We suspected the lovey-dovey-acting couple from Boston did not have the money to operate the Dodgers before they arrived in town. When we wrote it, Frank and Jamie reacted with outrage and denials.

Well, we've now learned the lovey-dovey couple wasn't so lovey. And court documents confirmed the suspicion they lacked the money to oversee the Dodgers.

All along, though, Frank insisted money was never an issue. We've repeatedly been told the same about the McCourts' divorce proceedings.

Now we'll see.

Frank didn't respond to a request to chat about his team. He never seems to want to talk about the Dodgers anymore unless it has something to do with the money he might owe his wife.

He has spent millions on lawyers to prove he owns the Dodgers, but moved his office out of Dodger Stadium. His best friend is the guy who received a $400,000 bonus from money raised by the Dodgers Dream Foundation. Obviously his dream was answered.

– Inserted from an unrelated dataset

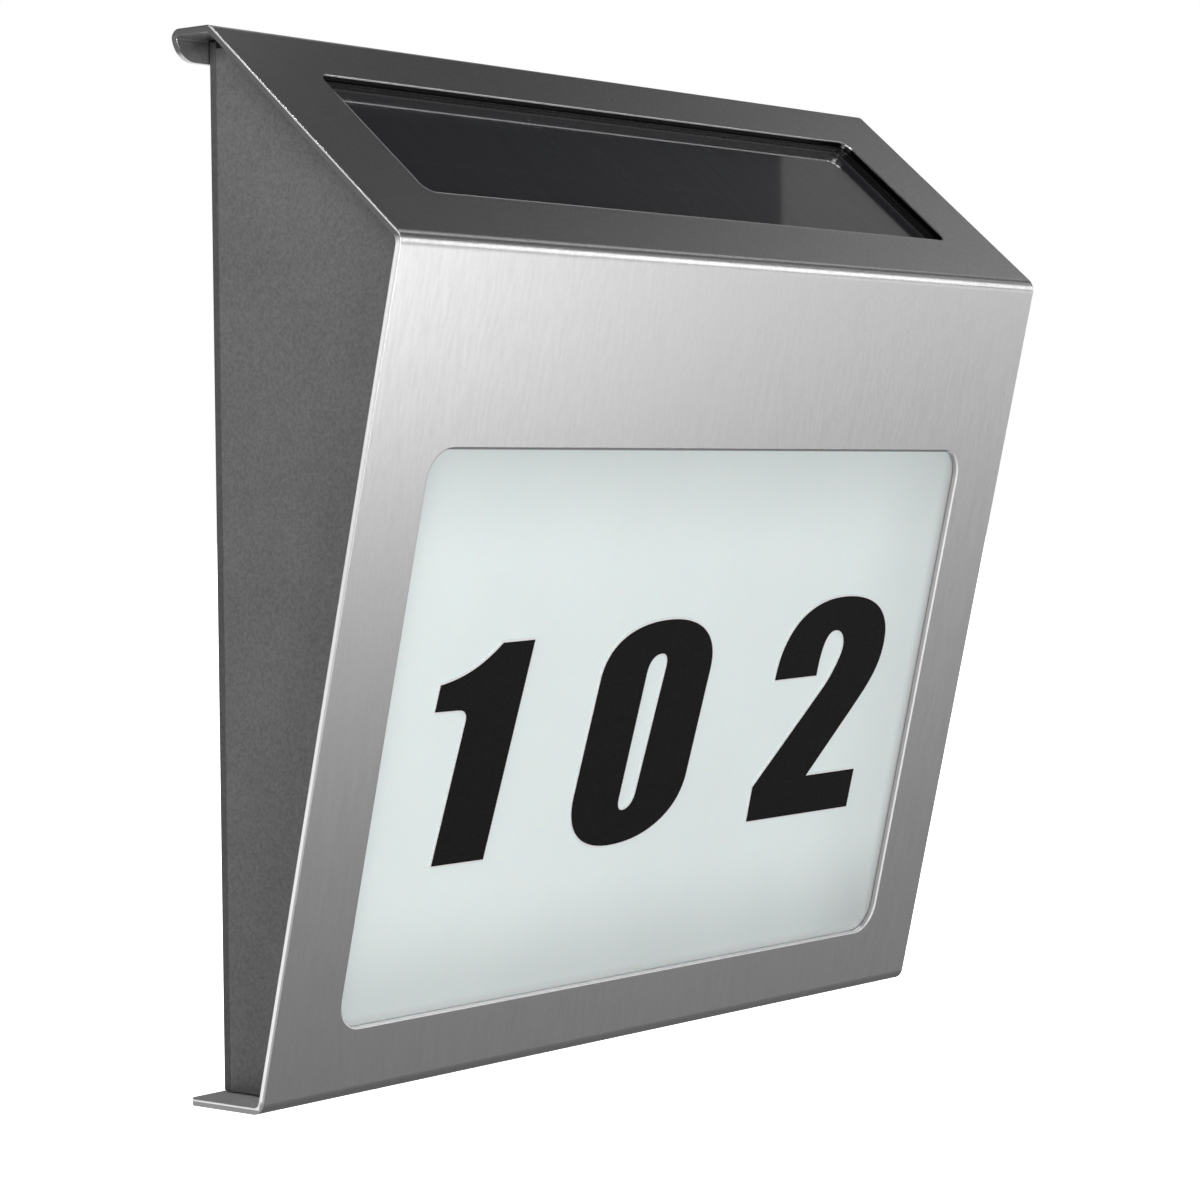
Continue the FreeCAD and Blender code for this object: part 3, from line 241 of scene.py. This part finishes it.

McCourt probably has some work to do to become more than just a punch line in town. It will take money — spent on an outfielder who can hit home runs, or maybe a third baseman.

If money is not an issue, as he has repeatedly said, then he has an off-season to prove it.

The suspicion here is he has none — therefore the emphasis being placed on the "core players," as Colletti calls them.

The core players, though, have been nothing special. Special things happened with them for two seasons primarily because of Manny.

This season, the core players failed to finish .500.

The Dodgers will most likely re-sign Scott Podsednik to play left because he's cheap by baseball standards — probably around $2 million a year. Colletti will have to piece together a pitching staff and the bullpen needs help.

But everything you want to know about these Dodgers under McCourt's leadership rests in Mattingly's announcement that Jonathan Broxton will be the team's closer next season.

What other inexpensive choice does he have?